In dem Rechtsstreit ging es um ein sogenanntes Hinterliegergrundstück. Dabei handelt es sich um ein hinter einem anderen Grundstück liegendes Grundstück sozusagen in zweiter Reihe, das jedenfalls keinen eigenen Zugang zu einer öffentlichen Straße hat. Um auf dieses Grundstück zu gelangen, muss man über das Grundstück des Nachbarn in der vorderen Reihe gehen oder fahren. Dementsprechend hatte sich der klagende Eigentümer des Hinterliegergrundstücks auch ein sogenanntes Geh- und Fahrtrecht im Grundbuch zu seinen Gunsten eintragen lassen. Lange Zeit gab es mit der Zufahrt zu seinem Hinterliegergrundstück auch keine Probleme. Doch dann errichtete der Nachbar, über deren Grundstück die Zufahrt erfolgte, zwei Pkw-Stellplätze auf seinem Grundstück mit der Folge, dass die Zufahrt zum Hinterliegergrundstück erschwert war, wenn die beiden Pkw-Stellplätze belegt sind. Der Zugang war zwar immer noch möglich trotz der vorne parkenden Fahrzeuge, doch unter Umständen musste die Ein- und Ausfahrt nun rückwärts erfolgen. Das passte dem Eigentümer des Hinterliegergrundstücks nicht und er verlangte von seinem Nachbarn, dass er die Stellplätze wieder zurückbaut und das bisherige Geh- und Fahrtrecht uneingeschränkt gewährleistet wie zuvor. Außergerichtlich konnten sich die beiden Eigentümer nicht einigen, also ging der Fall vor Gericht.

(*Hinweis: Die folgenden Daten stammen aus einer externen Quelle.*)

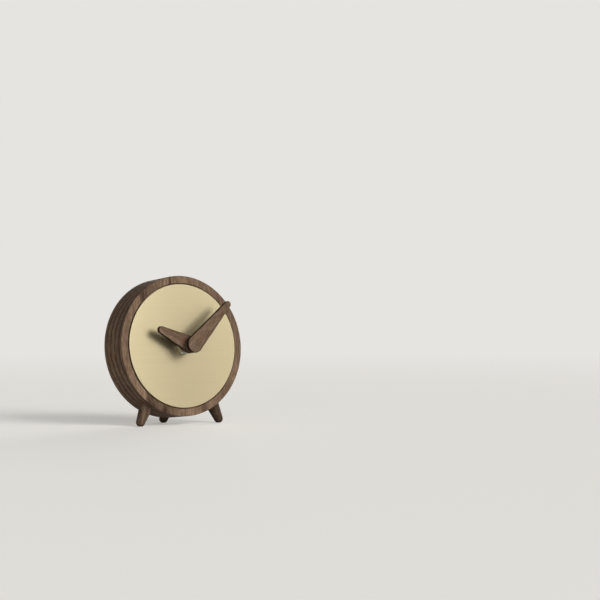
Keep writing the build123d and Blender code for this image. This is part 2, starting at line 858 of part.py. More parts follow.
def contact(side):
    """A contact plate at one end of the battery, with a tail that is soldered to the board."""
    left, right = at_side(side, inner_half_width, contact_thickness)
    plate = block(
        left, right, cell_rise - contact_width / 2, cell_rise + contact_width / 2,
        cell_depth - contact_height / 2, cell_depth + contact_height / 2)
    tail_top = board_bottom + contact_tail_width
    plate += block(left, right, cell_rise, tail_top, board_back, board_back + contact_tail_width)
    foot_left, foot_right = at_side(side, inner_half_width, contact_tail_width)
    return plate + block(
        foot_left, foot_right, board_bottom, tail_top, board_back, board_back + contact_thickness)


def positive_contact():
    return contact(1)


def negative_contact():
    """Contact plate with a bowed spring strip that presses on the battery."""
    root = contact_thickness - inner_half_width
    peak = cell_left - contact_gap - spring_thickness / 2
    strip = Polyline(
        (root, cell_depth - spring_height / 2), (peak, cell_depth), (root, cell_depth + spring_height / 2))
    bow = extrude(Plane.XY * trace(strip, spring_thickness), amount=contact_width / 2, both=True)
    bow = Pos(0, 0, cell_rise) * bow
    outside = block(root - overrun, root, movement_bottom, movement_top, 0, movement_back)
    return contact(-1) + (bow - outside)


# The battery

def cell_rod(radius, left, right):
    """A round length of the battery, between two places across the clock."""
    start = Plane(origin=(left, cell_depth, cell_rise), z_dir=(1, 0, 0))
    return extrude(start * Circle(radius), amount=right - left)


def battery_cell():
    left = cell_left + base_disc_thickness
    body = cell_rod(cell_radius, left, cell_right - cap_button_height - cap_thickness)
    ends = body.faces().sort_by(Axis.X)
    return fillet(ends[0].edges() + ends[-1].edges(), cell_softening)


def battery_cap():
    """Positive end of the battery, a disc with its round button."""
    button_left = cell_right - cap_button_height
    cap = cell_rod(cap_radius, button_left - cap_thickness, button_left)
    return cap + cell_rod(cap_button_radius, button_left, cell_right)


def battery_base():
    return cell_rod(base_disc_radius, cell_left, cell_left + base_disc_thickness)


# The set knob

def set_knob():
    """Ribbed knob behind the cover, with a slot across it."""
    knob = rod(knob_radius - knob_rib_radius, knob_front, knob_back, setting_place)
    for rib in range(knob_ribs):
        place = step_from(setting_place, rib * 360 / knob_ribs, knob_radius - knob_rib_radius)
        knob += rod(knob_rib_radius, knob_front, knob_back, place)
    slot_middle = setting_place[1]
    knob -= block(
        setting_place[0] - knob_radius, setting_place[0] + knob_radius,
        slot_middle - knob_slot_width / 2, slot_middle + knob_slot_width / 2,
        knob_back - knob_slot_depth, knob_back)
    return knob - rod(setting_arbor_radius, knob_front - overrun, setting_arbor_back, setting_place)


# Every piece, leaned back, stood on its pegs and written out

piece_makers = (
    case_drum, front_leg_left, front_leg_right, rear_leg, dial_plate, dial_adhesive,
    hour_hand, minute_hand, hour_hand_collet, minute_hand_collet, centre_nut, nut_washer,
    movement_gasket, movement_base, middle_plate, movement_cover, circuit_board, circuit_chip,
    quartz_crystal, stator_core, coil_bobbin, coil_winding, rotor_magnet, rotor_pinion,
    intermediate_wheel, second_wheel, third_wheel, centre_wheel, clutch_spring, minute_arbor,
    setting_wheel, hour_wheel, set_knob, battery_cell, battery_cap, battery_base,
    positive_contact, negative_contact)


def stood(piece):
    """A piece leaned back with the clock and raised to its height above the shelf."""
    return Pos(0, 0, face_height) * Rot(-lean_angle, 0, 0) * piece


def footed(leg):
    """A peg with its round tip cut flat where it stands on the shelf."""
    shelf = Pos(0, 0, -overrun) * Box(4 * drum_radius, 4 * drum_radius, 2 * overrun)
    return leg - shelf


pieces = {maker.__name__: stood(maker()) for maker in piece_makers}
for name in ("front_leg_left", "front_leg_right", "rear_leg"):
    pieces[name] = footed(pieces[name])
boxes = [piece.bounding_box() for piece in pieces.values()]
middle = (min(box.min.Y for box in boxes) + max(box.max.Y for box in boxes)) / 2

os.makedirs("parts", exist_ok=True)
for name, piece in pieces.items():
    export_step(Pos(0, -middle, 0) * piece, f"parts/{name}.step")
print("middle of the clock's depth, from the rim's front face:", round(middle, 4))
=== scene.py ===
import bmesh
import bpy
import json
from math import atan2, cos, pi, radians, sin, tau
from mathutils import Matrix, Vector


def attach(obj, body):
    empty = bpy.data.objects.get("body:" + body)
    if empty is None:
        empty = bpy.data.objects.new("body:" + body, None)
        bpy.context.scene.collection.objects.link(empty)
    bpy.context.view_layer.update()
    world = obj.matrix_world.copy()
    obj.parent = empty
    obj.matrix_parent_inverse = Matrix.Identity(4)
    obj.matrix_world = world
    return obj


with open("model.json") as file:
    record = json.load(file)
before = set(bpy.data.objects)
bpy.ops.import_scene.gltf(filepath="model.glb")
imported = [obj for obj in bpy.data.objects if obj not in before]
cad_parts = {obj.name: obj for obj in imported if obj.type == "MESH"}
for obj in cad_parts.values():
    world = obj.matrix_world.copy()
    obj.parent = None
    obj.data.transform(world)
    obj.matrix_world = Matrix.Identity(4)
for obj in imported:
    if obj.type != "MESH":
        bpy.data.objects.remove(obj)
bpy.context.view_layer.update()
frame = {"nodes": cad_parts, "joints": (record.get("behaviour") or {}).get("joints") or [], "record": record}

# The walnut desk clock: the finish of every surface, and the mouldings on the movement's cover.
# Lengths are metres. Places on the clock are given in its upright frame, as in the model: X to the
# right, Y backwards from the rim's front face along the hands' axis, and Z up.

mm = 0.001

# Camera
camera_offset = Vector((-634.1 * mm, -1001.6 * mm, 32.5 * mm))
camera_heading = radians(36.36)
camera_lens = 100
camera_sensor = 36
camera_clip_start = 10 * mm


def joint_named(name):
    return next(joint for joint in frame["joints"] if joint["name"] == name)


hands_joint = joint_named("minute_hand_turn")
hands_axis = Vector(hands_joint["axis"]).normalized()
lean = atan2(-hands_axis.z, hands_axis.y)


def points_of(node):
    """A CAD node's vertices in the frame of the whole part."""
    return [vertex.co.copy() for vertex in frame["nodes"][node].data.vertices]


def face_centre():
    """The point on the hands' axis in the plane of the rim's front face."""
    anchor = Vector(hands_joint["pos_m"])
    nearest = min((point - anchor).dot(hands_axis) for point in points_of("case_drum"))
    return anchor + hands_axis * nearest


clock_frame = Matrix.Translation(face_centre()) @ Matrix.Rotation(-lean, 4, "X")
to_clock = clock_frame.inverted()


def span(node):
    """Lowest and highest corner of a CAD node in the clock's upright frame."""
    points = [to_clock @ point for point in points_of(node)]
    low = Vector(min(point[axis] for point in points) for axis in range(3))
    high = Vector(max(point[axis] for point in points) for axis in range(3))
    return low, high


def make_camera():
    """A level camera with a long lens, in front of the clock and to its left."""
    data = bpy.data.cameras.new("camera")
    data.lens = camera_lens
    data.sensor_width = camera_sensor
    data.clip_start = camera_clip_start
    camera = bpy.data.objects.new("camera", data)
    camera.location = clock_frame.translation + camera_offset
    ahead = Vector((sin(camera_heading), cos(camera_heading), 0))
    camera.rotation_mode = "QUATERNION"
    camera.rotation_quaternion = ahead.to_track_quat("-Z", "Y")
    bpy.context.collection.objects.link(camera)
    bpy.context.scene.camera = camera


make_camera()


def new_object(name, mesh):
    made = bpy.data.objects.new(name, mesh)
    bpy.context.collection.objects.link(made)
    return made


# Node materials

# Most values of a noise lie between these two
usual_low = 0.3
usual_high = 0.7


def from_srgb(red, green, blue):
    """A colour given as it looks on screen, 0 to 255, as the shader wants it."""
    def linear(value):
        share = value / 255
        return share / 12.92 if share <= 0.04045 else ((share + 0.055) / 1.055) ** 2.4
    return (linear(red), linear(green), linear(blue), 1)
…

Klage des Hinterliegergrundstückseigentümers ohne Erfolg

Das Landgericht Kaiserslautern entschied in erster Instanz die Klage abzuweisen. Für das Landgericht war der Fall klar: Da das Hinterliegergrundstück weiterhin erreichbar ist, verneinte es eine Beeinträchtigung des Geh- und Fahrtrechts. Diese Entscheidung wollte der Kläger nicht hinnehmen und legte Berufung ein, weshalb das OLG Zweibrücken in der zweiten Instanz die Sach- und Rechtslage zu prüfen hatte. Doch auch das Oberlandesgericht kam schnell zu dem Ergebnis, dass die Forderung des Klägers nicht berechtigt ist und empfahl ihm, die Klage zurückzuziehen.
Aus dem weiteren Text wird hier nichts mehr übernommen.